| Written task |
Lines before the one containing "bake_transform(lid)" are excluded; print that line and every line after it through the end of the material below, exactly.

________

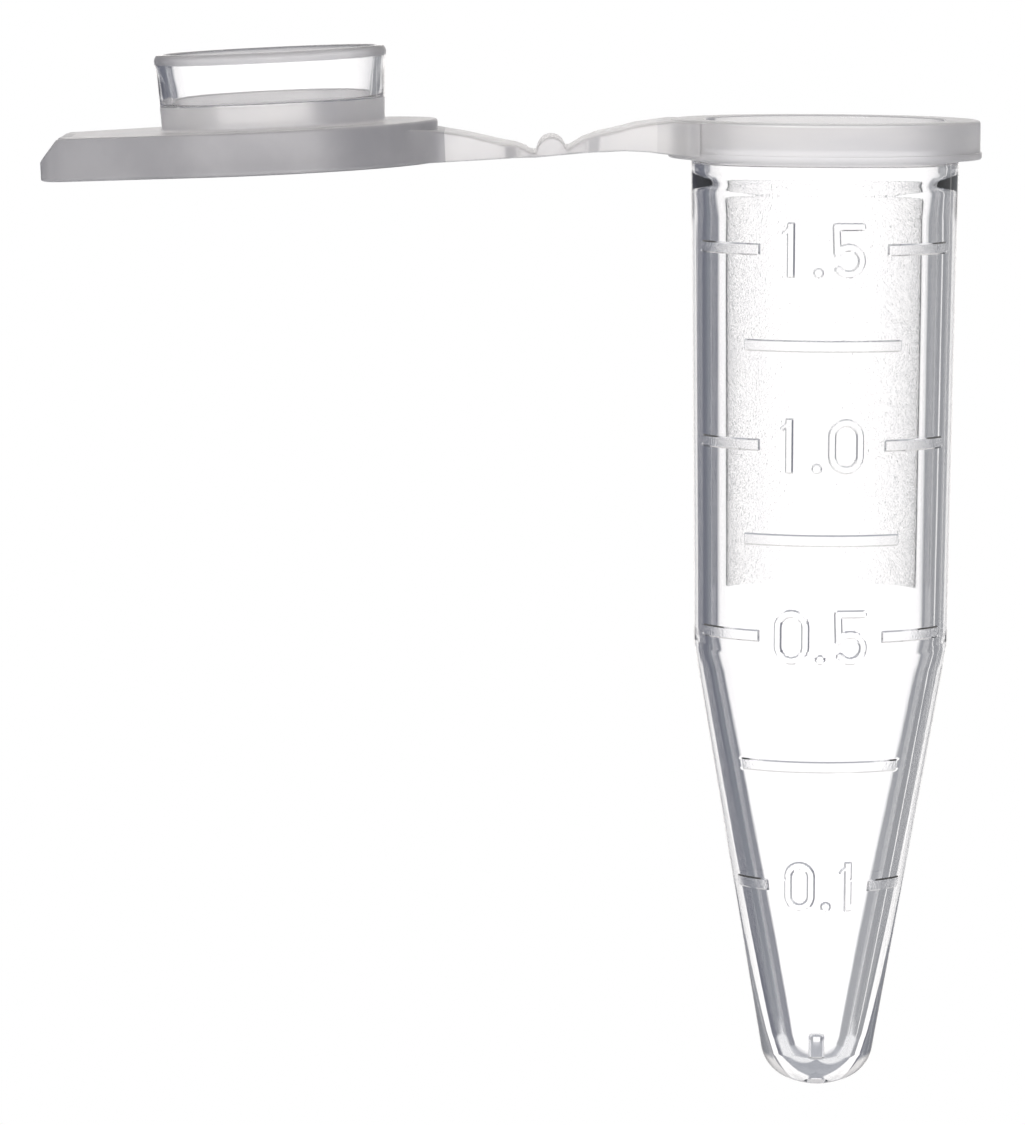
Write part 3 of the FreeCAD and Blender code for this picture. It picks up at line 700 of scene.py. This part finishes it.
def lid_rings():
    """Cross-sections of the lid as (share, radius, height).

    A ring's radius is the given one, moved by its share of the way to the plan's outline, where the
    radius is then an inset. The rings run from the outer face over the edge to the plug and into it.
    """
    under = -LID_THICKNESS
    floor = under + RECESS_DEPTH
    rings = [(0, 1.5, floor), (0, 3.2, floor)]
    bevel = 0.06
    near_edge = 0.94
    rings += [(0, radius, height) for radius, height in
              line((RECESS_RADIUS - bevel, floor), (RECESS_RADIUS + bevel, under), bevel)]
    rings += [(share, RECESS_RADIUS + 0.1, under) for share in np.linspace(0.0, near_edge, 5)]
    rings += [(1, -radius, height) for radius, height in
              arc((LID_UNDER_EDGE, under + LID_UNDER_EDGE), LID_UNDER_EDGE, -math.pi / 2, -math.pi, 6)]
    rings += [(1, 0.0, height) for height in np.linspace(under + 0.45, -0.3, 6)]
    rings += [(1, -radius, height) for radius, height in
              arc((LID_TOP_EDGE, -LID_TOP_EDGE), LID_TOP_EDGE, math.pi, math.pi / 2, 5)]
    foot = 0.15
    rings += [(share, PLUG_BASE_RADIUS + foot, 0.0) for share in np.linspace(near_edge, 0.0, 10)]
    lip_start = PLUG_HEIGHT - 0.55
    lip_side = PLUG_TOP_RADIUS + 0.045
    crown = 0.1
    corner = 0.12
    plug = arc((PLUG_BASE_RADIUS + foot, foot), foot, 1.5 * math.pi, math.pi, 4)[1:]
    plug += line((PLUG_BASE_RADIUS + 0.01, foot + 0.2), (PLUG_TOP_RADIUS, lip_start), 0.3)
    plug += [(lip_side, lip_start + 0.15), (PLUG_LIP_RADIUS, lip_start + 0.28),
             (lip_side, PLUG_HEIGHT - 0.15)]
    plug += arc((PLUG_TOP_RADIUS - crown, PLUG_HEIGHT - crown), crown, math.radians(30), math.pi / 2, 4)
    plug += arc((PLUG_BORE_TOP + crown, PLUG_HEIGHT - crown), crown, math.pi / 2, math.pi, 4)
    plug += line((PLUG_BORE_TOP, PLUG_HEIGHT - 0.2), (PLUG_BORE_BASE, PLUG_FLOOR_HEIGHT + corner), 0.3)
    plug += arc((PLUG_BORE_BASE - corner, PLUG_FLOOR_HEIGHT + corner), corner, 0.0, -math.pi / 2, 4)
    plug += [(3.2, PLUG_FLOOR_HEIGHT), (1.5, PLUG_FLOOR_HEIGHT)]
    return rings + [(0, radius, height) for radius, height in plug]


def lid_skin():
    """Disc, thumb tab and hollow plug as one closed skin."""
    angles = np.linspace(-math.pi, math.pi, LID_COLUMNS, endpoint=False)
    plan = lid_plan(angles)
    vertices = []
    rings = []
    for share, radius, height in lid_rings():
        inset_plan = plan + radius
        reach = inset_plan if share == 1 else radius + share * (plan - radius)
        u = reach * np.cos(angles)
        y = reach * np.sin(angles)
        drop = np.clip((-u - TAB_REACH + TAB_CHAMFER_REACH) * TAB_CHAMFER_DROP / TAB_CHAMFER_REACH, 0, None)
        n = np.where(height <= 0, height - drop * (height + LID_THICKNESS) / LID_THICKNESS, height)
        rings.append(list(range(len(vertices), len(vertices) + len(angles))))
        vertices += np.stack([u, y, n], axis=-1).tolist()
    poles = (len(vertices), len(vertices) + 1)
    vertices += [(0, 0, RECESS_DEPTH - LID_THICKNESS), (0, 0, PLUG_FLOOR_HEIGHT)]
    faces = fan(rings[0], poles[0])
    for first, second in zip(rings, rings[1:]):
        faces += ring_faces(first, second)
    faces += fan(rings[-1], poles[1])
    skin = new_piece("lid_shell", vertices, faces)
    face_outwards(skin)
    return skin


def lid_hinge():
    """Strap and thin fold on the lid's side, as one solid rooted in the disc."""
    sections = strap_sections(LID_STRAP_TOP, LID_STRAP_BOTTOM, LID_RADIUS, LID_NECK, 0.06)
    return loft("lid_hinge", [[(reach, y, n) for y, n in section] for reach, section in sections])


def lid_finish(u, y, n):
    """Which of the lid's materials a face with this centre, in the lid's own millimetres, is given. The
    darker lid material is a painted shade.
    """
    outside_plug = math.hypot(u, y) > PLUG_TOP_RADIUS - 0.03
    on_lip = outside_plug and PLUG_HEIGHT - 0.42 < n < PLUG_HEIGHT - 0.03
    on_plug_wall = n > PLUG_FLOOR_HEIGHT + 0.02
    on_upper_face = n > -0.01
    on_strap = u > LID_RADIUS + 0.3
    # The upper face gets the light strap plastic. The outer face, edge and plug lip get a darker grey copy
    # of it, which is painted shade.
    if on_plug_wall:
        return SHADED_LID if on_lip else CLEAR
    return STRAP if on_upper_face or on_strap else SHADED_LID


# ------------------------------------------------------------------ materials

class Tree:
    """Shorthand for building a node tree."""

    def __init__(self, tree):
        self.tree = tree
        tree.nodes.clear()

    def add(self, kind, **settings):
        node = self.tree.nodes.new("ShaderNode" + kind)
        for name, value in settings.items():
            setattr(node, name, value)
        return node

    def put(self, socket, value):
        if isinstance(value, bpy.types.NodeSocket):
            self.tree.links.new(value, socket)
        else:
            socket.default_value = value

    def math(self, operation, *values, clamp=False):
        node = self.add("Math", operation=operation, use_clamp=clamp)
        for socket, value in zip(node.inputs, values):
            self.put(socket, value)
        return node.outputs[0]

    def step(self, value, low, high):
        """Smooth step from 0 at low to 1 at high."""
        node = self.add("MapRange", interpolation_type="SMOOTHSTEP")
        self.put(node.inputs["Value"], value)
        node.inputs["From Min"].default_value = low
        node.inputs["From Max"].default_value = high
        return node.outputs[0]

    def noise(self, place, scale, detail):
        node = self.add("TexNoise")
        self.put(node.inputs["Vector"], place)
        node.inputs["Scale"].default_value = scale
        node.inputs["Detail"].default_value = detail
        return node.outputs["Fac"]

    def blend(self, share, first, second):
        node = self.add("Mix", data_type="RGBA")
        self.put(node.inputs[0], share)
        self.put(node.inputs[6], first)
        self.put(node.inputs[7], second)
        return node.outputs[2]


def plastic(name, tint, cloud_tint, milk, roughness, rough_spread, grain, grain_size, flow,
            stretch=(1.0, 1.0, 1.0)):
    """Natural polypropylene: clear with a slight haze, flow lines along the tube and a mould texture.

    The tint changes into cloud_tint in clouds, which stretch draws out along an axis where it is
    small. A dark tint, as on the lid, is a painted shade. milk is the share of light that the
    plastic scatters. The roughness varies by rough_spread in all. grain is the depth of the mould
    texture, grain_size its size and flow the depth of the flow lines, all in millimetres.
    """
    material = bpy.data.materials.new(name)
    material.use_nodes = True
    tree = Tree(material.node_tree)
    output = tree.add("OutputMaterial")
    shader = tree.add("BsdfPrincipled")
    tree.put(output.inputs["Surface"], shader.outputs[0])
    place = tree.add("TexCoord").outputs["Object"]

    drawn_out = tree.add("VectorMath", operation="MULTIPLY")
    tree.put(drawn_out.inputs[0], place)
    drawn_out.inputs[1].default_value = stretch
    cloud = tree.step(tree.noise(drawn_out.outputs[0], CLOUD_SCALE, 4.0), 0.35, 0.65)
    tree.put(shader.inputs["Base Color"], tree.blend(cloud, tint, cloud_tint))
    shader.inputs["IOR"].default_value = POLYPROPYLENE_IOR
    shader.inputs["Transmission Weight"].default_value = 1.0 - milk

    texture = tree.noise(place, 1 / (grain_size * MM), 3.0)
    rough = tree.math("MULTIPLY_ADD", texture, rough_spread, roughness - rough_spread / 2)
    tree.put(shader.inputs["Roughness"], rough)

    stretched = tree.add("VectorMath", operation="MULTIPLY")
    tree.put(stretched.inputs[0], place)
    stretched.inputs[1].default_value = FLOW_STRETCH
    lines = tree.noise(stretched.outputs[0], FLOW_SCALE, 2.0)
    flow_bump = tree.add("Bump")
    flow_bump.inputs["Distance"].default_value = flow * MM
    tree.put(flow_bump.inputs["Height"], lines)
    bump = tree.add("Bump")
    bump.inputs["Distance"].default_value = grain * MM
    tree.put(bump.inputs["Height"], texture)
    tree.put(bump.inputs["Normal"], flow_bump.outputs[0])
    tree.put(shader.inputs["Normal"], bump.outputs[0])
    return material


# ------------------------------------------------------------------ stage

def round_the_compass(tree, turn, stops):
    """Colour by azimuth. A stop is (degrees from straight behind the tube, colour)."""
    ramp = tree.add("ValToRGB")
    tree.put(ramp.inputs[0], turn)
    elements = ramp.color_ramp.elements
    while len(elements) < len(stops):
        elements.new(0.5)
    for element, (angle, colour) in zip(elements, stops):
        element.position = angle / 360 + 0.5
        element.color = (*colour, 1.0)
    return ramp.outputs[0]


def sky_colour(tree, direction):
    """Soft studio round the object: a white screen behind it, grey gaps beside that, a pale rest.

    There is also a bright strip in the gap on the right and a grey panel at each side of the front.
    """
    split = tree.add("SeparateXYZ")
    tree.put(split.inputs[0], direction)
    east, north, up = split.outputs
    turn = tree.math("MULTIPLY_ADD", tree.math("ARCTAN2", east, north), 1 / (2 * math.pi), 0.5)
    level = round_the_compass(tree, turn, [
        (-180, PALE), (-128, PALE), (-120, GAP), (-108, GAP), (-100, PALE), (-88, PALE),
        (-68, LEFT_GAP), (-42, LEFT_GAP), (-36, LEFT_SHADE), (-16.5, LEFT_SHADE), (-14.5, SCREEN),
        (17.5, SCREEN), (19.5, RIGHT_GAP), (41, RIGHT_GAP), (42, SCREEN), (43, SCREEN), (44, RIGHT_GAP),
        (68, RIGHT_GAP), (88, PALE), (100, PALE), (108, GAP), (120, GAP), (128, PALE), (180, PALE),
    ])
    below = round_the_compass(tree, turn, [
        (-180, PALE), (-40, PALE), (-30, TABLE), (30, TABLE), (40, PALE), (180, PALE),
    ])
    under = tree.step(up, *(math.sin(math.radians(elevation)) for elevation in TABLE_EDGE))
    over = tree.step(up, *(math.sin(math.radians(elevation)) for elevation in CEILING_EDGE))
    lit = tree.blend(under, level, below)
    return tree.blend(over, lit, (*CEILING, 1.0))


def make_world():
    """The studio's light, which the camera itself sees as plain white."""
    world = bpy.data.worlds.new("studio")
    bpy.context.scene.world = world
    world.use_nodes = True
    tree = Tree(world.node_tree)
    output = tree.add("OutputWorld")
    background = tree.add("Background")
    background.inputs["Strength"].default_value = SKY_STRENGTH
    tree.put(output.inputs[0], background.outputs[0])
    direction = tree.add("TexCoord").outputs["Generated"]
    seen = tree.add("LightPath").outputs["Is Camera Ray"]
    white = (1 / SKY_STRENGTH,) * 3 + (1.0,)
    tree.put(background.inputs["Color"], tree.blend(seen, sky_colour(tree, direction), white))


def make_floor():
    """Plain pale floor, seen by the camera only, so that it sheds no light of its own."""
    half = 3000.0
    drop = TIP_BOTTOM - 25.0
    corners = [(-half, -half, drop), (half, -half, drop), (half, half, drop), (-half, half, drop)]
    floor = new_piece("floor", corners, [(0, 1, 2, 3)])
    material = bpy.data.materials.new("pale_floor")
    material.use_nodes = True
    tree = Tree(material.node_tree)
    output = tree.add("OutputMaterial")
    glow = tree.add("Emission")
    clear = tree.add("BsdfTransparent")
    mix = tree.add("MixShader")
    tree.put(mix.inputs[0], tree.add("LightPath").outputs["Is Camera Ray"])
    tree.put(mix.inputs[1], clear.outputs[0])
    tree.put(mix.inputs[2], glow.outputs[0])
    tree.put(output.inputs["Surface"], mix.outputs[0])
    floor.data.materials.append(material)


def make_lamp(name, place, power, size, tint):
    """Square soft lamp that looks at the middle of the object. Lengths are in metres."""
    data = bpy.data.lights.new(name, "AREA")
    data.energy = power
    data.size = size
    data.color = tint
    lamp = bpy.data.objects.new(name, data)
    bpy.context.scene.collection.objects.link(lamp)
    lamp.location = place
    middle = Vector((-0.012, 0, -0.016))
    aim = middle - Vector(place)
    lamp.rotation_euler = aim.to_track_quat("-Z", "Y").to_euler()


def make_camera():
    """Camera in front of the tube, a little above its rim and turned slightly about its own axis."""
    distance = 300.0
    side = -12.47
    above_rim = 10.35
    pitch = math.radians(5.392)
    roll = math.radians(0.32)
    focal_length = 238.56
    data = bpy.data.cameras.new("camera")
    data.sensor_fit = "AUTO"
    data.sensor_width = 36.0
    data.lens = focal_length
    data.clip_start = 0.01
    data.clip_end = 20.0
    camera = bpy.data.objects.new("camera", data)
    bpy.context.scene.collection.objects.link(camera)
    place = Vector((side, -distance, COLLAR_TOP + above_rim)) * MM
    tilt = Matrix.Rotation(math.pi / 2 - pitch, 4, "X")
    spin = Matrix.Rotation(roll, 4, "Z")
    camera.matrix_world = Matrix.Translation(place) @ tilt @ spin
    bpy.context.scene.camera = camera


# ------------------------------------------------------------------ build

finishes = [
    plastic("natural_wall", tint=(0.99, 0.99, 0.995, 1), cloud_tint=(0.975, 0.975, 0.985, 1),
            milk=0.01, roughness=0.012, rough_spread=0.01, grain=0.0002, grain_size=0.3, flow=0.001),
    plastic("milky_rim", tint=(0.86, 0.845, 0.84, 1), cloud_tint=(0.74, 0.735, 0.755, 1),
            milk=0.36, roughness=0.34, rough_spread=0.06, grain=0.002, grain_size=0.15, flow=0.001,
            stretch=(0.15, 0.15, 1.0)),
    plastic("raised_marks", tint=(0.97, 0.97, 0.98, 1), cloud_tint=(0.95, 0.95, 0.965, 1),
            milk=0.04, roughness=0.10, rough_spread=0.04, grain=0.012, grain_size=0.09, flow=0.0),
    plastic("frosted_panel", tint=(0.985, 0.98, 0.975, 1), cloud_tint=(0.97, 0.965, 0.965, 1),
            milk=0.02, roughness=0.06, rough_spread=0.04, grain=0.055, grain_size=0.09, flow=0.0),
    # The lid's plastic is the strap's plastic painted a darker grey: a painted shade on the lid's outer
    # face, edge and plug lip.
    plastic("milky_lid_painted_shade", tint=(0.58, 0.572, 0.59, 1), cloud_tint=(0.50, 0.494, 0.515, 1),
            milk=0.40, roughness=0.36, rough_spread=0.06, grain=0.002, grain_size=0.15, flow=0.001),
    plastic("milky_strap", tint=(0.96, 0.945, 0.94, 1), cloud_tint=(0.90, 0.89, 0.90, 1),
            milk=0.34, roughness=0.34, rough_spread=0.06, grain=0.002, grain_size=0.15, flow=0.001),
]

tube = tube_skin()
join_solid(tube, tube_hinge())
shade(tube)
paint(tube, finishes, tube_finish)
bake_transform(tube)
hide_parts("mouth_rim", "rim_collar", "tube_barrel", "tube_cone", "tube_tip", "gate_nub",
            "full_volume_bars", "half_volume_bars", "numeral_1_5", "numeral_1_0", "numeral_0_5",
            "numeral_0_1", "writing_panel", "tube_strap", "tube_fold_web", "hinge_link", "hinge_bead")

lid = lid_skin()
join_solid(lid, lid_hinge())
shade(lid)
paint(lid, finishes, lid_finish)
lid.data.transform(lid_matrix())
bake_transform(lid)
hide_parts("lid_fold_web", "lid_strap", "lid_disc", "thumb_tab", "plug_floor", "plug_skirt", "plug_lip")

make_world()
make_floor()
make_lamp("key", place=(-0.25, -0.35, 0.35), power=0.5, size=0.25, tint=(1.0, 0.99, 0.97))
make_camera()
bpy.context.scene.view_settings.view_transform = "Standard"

________

| Written response |
bake_transform(lid)
hide_parts("lid_fold_web", "lid_strap", "lid_disc", "thumb_tab", "plug_floor", "plug_skirt", "plug_lip")

make_world()
make_floor()
make_lamp("key", place=(-0.25, -0.35, 0.35), power=0.5, size=0.25, tint=(1.0, 0.99, 0.97))
make_camera()
bpy.context.scene.view_settings.view_transform = "Standard"